— Data —

[Start]

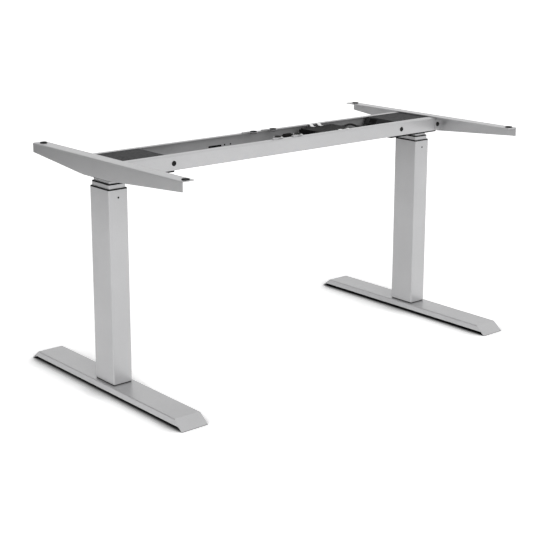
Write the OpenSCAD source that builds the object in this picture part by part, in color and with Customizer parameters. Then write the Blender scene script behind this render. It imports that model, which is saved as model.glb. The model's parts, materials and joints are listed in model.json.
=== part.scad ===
// Height adjustable desk frame. Two three-stage lifting columns stand on long feet and
// carry a telescopic channel rail, with a side bracket at each end for the desktop.
// X runs along the rail, Y from front to rear and Z up. The origin is on the floor,
// midway between the columns. The frame is drawn at its lowest and narrowest.

/* [Frame] */
// Distance between the two column centres
column_spacing = 1110; // [1060:1:1160]
// Gap between a shaft and its bore
fit_gap = 0.05; // [0.03:0.01:0.08]

/* [Feet] */
// Length of a foot, from front to rear
foot_l = 700; // [640:1:760]
// Width of a foot
foot_w = 78; // [74:0.5:84]
// Height of a foot's top face above the floor
foot_h = 25.5; // [24:0.5:28]
// Sheet thickness of a foot
foot_t = 2.5; // [2:0.1:3]
// Outer radius of the long bends of a foot
foot_bend_r = 3; // [2.6:0.1:4]
// Length of the sloping stretch at each end of a foot
foot_run = 31.5; // [28:0.5:38]
// Height of the end flaps' lower edges above the floor
foot_rise = 1; // [0.5:0.1:3]
// Height of the side flanges' lower edges above the floor
foot_side_gap = 5; // [4:0.1:8]
// Distance from the end of a foot to the axis of its levelling glide
glide_inset = 55; // [50:1:80]
// Radius of a glide's pad
glide_r = 16; // [12:0.5:20]
// Height of a glide's pad
glide_pad_h = 5; // [4:0.1:5.5]
// Radius of a glide's stud
glide_stud_r = 4; // [3:0.1:5]
// Height of the nut that holds a glide
glide_nut_h = 10; // [8:0.5:12]

/* [Columns] */
// Outer tube's size along the rail
tube_w = 57; // [54:0.5:60]
// Outer tube's size across the rail
tube_d = 86.4; // [82:0.2:92]
// Wall of the column tubes
tube_t = 2; // [1.6:0.1:2.2]
// Outer corner radius of the outer tube
tube_r = 3.5; // [3.1:0.1:4]
// Gap between two nested tubes
stage_gap = 1.5; // [1.3:0.1:1.8]
// Gap between a guide sleeve and the tube that slides in it
guide_gap = 0.3; // [0.25:0.05:0.4]
// Length of the outer tube
outer_tube_l = 503.5; // [496:0.5:520]
// Thickness of the base plate under a column
base_t = 3; // [2.5:0.1:4]
// How far the base plate's edge stands back from the tube's face
base_inset = 1.5; // [1:0.1:1.8]
// Height of the trim collar on top of the outer tube
collar_h = 7.8; // [6:0.1:10]
// Height of a guide's dark rim
rim_h = 3; // [2:0.1:4]
// Length of a guide sleeve below its rim
guide_l = 60; // [40:1:80]
// Bare height of the middle tube when the column is down
middle_show = 10; // [8:0.1:14]
// Bare height of the inner tube when the column is down
inner_show = 12.2; // [10:0.1:16]
// Radius of the set screw head near the top of the outer tube
set_screw_head_r = 2.5; // [2:0.1:3]
// Distance of the set screw below the outer tube's top
set_screw_drop = 12; // [8:0.5:20]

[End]

— Short exercise —
Return nothing but the lines from the first line of the listing through the line with "fit_gap = 0.05; // [0.03:0.01:0.08]", please, keeping every one of them unchanged.

— Complete answer —
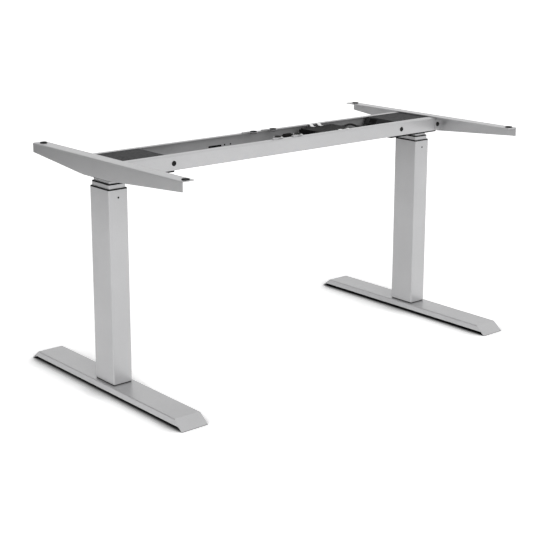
Write the OpenSCAD source that builds the object in this picture part by part, in color and with Customizer parameters. Then write the Blender scene script behind this render. It imports that model, which is saved as model.glb. The model's parts, materials and joints are listed in model.json.
=== part.scad ===
// Height adjustable desk frame. Two three-stage lifting columns stand on long feet and
// carry a telescopic channel rail, with a side bracket at each end for the desktop.
// X runs along the rail, Y from front to rear and Z up. The origin is on the floor,
// midway between the columns. The frame is drawn at its lowest and narrowest.

/* [Frame] */
// Distance between the two column centres
column_spacing = 1110; // [1060:1:1160]
// Gap between a shaft and its bore
fit_gap = 0.05; // [0.03:0.01:0.08]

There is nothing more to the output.